══ Provided entries
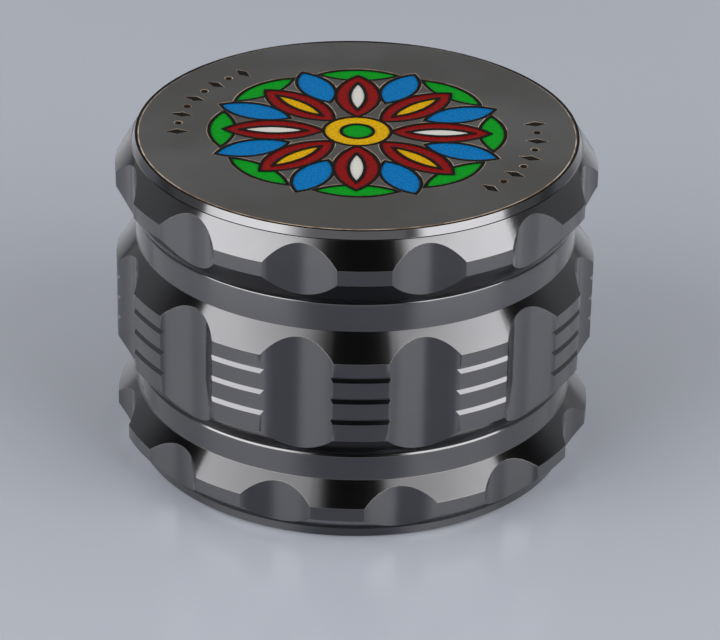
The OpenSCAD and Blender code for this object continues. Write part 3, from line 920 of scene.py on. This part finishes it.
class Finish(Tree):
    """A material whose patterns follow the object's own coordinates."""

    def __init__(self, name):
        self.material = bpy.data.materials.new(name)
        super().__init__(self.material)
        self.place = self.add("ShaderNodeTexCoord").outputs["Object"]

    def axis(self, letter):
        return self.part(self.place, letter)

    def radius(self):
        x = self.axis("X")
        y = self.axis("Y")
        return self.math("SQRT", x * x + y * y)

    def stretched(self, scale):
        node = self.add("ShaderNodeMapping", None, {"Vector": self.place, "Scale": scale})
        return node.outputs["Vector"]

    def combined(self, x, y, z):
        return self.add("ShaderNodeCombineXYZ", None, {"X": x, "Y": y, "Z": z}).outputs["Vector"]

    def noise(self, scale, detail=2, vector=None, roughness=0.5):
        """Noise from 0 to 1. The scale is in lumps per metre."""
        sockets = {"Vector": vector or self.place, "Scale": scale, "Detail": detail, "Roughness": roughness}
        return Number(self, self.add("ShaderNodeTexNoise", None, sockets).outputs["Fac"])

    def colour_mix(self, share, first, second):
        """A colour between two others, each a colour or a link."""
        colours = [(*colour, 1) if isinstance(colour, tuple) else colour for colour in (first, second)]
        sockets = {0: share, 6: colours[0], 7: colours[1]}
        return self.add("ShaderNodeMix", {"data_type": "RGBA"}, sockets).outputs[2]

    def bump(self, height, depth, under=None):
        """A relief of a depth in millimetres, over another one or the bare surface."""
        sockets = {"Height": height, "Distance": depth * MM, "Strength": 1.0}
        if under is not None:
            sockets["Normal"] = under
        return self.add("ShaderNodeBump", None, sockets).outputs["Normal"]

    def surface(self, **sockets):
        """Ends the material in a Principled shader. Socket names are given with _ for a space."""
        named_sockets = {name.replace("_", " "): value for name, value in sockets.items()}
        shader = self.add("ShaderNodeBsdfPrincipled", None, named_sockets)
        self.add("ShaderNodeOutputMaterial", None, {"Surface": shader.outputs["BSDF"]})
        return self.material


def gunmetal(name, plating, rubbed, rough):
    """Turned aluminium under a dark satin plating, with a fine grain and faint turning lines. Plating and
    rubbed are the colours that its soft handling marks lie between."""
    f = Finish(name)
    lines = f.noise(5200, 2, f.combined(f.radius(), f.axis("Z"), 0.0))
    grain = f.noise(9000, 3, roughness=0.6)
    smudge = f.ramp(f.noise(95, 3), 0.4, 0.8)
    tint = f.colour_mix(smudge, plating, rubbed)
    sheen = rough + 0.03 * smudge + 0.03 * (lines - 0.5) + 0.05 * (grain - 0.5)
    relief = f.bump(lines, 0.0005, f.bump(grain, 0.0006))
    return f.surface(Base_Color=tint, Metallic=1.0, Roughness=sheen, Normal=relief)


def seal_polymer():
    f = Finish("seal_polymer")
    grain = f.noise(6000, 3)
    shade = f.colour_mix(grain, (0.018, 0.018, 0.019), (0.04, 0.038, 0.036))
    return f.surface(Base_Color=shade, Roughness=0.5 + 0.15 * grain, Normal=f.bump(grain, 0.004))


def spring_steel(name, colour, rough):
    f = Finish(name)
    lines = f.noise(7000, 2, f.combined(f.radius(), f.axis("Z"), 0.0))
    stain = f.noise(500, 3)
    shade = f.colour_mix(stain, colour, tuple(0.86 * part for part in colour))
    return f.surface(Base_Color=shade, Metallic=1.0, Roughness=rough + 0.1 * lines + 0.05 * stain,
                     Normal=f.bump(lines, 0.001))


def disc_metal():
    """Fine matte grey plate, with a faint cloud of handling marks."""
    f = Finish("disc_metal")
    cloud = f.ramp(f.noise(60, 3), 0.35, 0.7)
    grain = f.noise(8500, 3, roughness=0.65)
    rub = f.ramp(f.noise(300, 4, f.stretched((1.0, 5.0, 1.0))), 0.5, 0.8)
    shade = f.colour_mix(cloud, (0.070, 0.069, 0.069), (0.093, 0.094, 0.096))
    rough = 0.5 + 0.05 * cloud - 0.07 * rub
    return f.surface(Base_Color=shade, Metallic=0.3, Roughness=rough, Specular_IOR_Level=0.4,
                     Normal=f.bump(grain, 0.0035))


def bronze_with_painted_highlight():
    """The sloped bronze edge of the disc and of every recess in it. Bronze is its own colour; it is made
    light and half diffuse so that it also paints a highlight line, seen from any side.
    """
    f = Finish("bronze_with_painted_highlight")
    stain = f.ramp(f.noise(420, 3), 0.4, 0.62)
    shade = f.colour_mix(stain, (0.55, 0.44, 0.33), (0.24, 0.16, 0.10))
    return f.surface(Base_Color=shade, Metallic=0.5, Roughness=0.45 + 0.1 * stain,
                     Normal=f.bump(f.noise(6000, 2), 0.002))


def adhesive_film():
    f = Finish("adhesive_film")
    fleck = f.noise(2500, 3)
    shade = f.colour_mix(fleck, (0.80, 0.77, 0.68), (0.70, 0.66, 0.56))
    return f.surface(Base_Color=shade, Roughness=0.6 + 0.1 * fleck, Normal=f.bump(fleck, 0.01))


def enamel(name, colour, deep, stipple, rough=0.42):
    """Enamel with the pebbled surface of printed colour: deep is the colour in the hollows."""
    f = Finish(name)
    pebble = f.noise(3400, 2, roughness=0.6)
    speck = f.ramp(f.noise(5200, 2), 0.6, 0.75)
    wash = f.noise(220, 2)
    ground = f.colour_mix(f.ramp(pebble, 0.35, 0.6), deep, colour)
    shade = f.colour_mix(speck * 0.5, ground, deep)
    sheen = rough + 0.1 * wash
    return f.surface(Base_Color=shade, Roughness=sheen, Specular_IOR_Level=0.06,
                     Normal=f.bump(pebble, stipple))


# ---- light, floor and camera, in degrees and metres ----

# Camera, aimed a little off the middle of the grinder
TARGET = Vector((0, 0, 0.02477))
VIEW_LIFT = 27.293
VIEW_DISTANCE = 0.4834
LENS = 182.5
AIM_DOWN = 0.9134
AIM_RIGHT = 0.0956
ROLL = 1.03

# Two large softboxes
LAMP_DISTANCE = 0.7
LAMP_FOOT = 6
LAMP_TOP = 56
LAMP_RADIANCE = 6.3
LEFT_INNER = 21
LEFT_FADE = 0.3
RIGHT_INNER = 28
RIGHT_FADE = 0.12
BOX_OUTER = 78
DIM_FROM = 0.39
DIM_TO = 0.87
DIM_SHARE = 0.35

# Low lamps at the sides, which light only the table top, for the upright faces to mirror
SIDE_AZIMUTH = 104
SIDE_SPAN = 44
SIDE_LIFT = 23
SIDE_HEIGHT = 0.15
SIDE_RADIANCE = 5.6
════
══ Provided entries
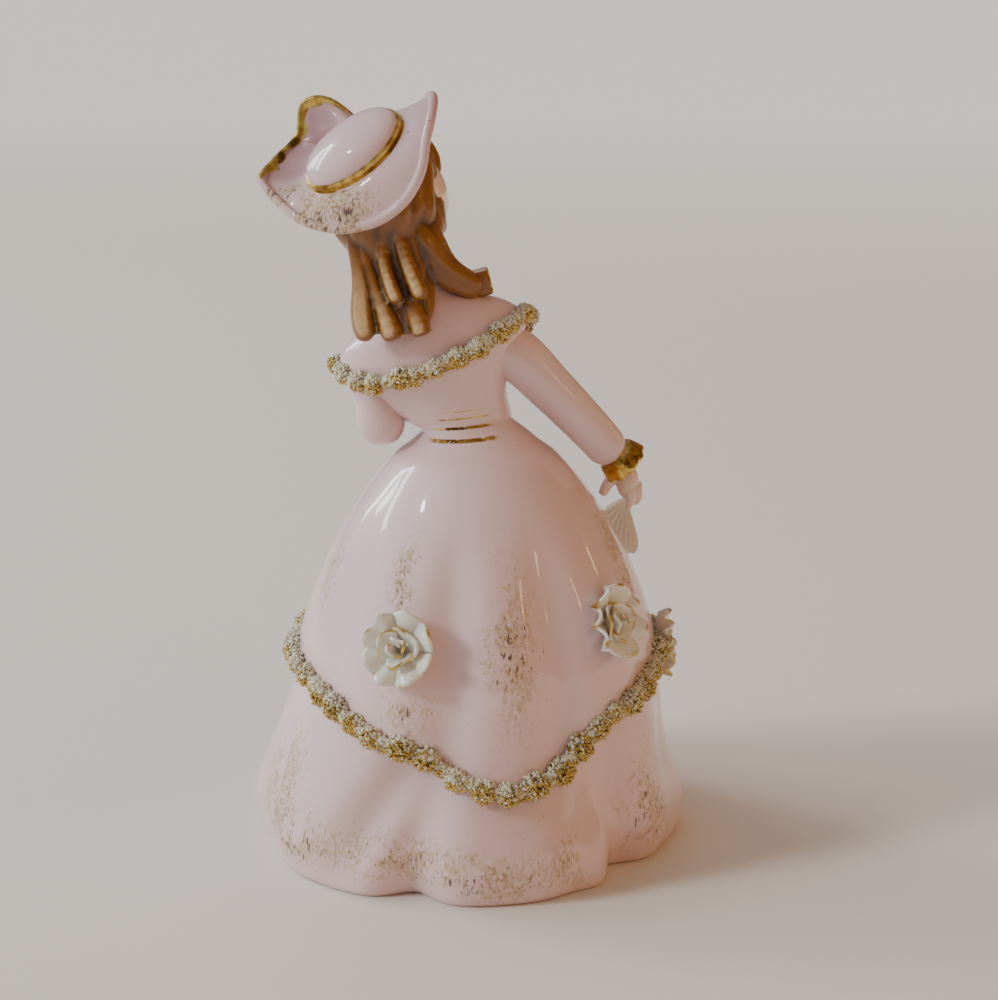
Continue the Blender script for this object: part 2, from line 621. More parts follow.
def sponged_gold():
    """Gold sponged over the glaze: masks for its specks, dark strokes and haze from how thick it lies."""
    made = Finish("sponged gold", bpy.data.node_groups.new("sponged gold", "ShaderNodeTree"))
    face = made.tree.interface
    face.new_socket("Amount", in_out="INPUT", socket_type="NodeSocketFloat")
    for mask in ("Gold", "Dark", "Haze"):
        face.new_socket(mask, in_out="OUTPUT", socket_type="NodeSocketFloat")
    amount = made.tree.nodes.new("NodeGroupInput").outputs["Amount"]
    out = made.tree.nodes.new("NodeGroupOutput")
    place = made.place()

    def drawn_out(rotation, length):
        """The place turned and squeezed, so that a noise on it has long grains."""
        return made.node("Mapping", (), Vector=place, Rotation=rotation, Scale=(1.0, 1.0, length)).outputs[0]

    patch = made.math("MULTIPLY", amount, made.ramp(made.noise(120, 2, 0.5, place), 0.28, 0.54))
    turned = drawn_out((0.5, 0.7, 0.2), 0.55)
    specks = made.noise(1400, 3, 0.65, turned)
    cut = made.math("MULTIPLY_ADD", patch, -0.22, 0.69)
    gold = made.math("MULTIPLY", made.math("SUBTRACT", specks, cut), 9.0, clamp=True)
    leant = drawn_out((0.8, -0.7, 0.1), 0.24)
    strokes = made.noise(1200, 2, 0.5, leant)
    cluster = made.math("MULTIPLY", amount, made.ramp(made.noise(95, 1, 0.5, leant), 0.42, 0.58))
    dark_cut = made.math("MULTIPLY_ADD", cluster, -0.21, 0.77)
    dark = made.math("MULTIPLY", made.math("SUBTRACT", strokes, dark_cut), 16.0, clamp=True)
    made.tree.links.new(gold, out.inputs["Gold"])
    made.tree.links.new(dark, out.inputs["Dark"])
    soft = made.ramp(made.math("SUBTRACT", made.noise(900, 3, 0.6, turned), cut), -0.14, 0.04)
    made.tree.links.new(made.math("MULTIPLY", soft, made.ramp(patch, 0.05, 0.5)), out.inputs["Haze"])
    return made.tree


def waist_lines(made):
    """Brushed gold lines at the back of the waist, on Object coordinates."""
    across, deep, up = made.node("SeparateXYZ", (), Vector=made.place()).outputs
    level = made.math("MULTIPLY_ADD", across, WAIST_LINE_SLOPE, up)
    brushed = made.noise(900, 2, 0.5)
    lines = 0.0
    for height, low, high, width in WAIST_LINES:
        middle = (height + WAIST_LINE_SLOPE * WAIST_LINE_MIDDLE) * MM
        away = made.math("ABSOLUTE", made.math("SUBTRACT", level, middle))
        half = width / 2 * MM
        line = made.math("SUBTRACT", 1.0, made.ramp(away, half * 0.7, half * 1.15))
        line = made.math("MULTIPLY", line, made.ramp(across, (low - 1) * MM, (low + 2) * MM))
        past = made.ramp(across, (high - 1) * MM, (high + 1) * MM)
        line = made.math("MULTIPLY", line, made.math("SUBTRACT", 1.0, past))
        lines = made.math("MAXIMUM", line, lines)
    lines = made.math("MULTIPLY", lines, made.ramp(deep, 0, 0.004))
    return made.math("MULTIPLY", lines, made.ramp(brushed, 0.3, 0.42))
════
══ Provided entries
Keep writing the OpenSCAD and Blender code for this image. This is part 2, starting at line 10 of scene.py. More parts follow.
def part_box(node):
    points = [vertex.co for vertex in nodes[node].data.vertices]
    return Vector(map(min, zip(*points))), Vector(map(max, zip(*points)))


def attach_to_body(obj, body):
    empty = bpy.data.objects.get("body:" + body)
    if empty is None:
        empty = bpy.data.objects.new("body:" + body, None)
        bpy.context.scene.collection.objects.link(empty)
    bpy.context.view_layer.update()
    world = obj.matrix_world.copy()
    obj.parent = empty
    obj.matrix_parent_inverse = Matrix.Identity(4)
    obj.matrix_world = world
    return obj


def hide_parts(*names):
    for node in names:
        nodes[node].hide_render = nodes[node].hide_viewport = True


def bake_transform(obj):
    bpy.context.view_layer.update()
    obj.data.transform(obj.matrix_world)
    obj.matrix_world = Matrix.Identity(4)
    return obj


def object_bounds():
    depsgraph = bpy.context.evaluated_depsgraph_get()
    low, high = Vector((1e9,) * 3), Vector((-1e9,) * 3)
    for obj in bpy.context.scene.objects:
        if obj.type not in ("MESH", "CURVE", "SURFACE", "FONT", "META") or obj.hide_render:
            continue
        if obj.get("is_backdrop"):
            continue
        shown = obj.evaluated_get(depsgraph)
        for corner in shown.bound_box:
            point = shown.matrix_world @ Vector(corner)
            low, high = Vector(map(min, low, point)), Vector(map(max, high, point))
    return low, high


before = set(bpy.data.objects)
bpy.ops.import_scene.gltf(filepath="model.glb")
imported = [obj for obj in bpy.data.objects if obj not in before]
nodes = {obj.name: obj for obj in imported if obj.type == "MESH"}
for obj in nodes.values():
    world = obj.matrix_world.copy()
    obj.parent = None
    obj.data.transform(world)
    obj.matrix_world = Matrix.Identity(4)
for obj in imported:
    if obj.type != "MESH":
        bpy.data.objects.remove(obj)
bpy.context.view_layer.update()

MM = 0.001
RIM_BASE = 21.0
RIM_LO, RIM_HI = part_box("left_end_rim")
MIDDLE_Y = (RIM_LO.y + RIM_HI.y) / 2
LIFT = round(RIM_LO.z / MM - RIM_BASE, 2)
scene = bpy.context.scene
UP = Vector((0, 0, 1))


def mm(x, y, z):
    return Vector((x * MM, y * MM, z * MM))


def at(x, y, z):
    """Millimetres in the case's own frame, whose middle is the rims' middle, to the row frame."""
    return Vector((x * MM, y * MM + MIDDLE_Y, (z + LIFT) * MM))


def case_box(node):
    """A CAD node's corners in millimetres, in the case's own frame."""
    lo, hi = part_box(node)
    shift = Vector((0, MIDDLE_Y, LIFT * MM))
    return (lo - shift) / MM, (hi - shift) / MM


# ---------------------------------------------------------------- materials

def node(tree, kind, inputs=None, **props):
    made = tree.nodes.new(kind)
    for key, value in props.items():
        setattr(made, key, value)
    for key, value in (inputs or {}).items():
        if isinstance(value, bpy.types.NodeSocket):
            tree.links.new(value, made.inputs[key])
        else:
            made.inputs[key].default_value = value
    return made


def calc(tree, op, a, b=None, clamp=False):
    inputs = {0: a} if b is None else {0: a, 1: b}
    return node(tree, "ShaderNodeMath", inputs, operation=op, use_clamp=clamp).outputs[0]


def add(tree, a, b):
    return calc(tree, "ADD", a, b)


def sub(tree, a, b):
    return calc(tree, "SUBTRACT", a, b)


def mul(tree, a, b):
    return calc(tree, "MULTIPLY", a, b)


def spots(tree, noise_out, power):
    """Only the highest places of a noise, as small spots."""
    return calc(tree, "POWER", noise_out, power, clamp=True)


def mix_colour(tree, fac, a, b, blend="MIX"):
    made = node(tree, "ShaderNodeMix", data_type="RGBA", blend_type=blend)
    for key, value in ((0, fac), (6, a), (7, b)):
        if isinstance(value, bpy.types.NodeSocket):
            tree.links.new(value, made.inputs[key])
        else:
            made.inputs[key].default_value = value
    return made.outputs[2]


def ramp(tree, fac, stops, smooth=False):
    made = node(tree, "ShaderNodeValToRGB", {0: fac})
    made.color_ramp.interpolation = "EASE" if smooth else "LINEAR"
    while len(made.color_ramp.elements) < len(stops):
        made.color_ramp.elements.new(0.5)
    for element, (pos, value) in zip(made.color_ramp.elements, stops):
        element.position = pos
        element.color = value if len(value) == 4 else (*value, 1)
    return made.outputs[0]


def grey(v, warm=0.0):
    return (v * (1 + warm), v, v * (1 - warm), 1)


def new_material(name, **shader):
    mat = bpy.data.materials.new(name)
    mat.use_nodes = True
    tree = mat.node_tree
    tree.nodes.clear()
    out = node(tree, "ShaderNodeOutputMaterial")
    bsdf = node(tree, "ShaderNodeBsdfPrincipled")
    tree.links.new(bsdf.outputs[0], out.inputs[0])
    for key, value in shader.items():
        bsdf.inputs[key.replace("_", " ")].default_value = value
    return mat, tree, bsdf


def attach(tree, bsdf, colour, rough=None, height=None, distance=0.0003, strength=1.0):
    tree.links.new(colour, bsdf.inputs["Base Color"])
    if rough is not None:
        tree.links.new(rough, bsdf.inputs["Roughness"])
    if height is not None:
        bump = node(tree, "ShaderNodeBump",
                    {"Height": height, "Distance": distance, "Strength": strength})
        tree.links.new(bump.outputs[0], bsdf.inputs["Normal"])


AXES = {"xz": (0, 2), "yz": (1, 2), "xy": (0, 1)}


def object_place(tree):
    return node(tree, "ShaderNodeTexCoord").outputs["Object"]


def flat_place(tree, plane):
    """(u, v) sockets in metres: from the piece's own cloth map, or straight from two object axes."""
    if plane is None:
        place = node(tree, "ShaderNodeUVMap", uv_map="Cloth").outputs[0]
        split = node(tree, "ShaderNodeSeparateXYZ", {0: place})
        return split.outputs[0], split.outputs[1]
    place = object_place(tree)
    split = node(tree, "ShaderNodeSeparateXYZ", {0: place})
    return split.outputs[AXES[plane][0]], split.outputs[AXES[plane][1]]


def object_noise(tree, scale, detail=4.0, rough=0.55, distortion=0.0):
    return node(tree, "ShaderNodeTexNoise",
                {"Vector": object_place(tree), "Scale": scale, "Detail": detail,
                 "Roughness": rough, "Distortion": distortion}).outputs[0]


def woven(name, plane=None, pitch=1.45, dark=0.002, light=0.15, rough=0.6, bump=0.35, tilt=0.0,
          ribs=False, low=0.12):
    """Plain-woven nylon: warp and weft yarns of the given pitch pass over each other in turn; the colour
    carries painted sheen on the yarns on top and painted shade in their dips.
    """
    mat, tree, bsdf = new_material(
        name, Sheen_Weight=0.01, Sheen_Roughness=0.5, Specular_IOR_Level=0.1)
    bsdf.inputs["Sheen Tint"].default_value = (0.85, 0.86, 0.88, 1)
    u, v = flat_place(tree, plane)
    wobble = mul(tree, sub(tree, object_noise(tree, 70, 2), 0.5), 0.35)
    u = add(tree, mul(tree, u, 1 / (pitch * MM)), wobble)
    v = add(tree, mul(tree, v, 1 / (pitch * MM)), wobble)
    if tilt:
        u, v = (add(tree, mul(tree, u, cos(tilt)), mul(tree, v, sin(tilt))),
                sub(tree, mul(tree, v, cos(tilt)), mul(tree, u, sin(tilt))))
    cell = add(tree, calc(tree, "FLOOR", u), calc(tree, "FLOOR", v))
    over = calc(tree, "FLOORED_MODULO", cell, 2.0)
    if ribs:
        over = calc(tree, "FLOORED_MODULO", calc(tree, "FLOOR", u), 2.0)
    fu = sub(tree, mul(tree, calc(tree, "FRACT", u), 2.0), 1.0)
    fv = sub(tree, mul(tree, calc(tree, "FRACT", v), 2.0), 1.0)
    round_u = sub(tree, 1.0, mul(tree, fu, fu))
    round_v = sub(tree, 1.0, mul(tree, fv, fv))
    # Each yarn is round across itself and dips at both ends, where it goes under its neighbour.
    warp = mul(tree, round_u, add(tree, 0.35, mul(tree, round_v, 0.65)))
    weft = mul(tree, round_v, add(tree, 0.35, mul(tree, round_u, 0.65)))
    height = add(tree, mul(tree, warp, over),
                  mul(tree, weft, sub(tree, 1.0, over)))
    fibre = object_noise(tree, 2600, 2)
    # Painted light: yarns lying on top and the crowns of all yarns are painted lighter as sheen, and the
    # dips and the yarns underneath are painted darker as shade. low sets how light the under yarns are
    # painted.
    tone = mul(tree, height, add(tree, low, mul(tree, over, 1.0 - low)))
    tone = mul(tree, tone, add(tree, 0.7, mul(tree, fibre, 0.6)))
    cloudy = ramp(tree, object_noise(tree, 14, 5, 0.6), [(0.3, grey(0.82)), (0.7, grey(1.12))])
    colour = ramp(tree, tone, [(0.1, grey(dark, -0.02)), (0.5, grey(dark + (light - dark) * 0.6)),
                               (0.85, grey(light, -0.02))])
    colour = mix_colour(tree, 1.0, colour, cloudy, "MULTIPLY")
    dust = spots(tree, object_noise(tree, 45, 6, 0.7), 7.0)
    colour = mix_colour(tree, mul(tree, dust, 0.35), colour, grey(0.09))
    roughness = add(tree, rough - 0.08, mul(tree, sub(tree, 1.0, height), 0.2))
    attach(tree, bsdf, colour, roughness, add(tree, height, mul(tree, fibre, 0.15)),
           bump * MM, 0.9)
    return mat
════
Aim of the task =>
Go through the records. Copy each line where "names" appears.

Solved problem =>
        """Ends the material in a Principled shader. Socket names are given with _ for a space."""
def hide_parts(*names):
    for node in names:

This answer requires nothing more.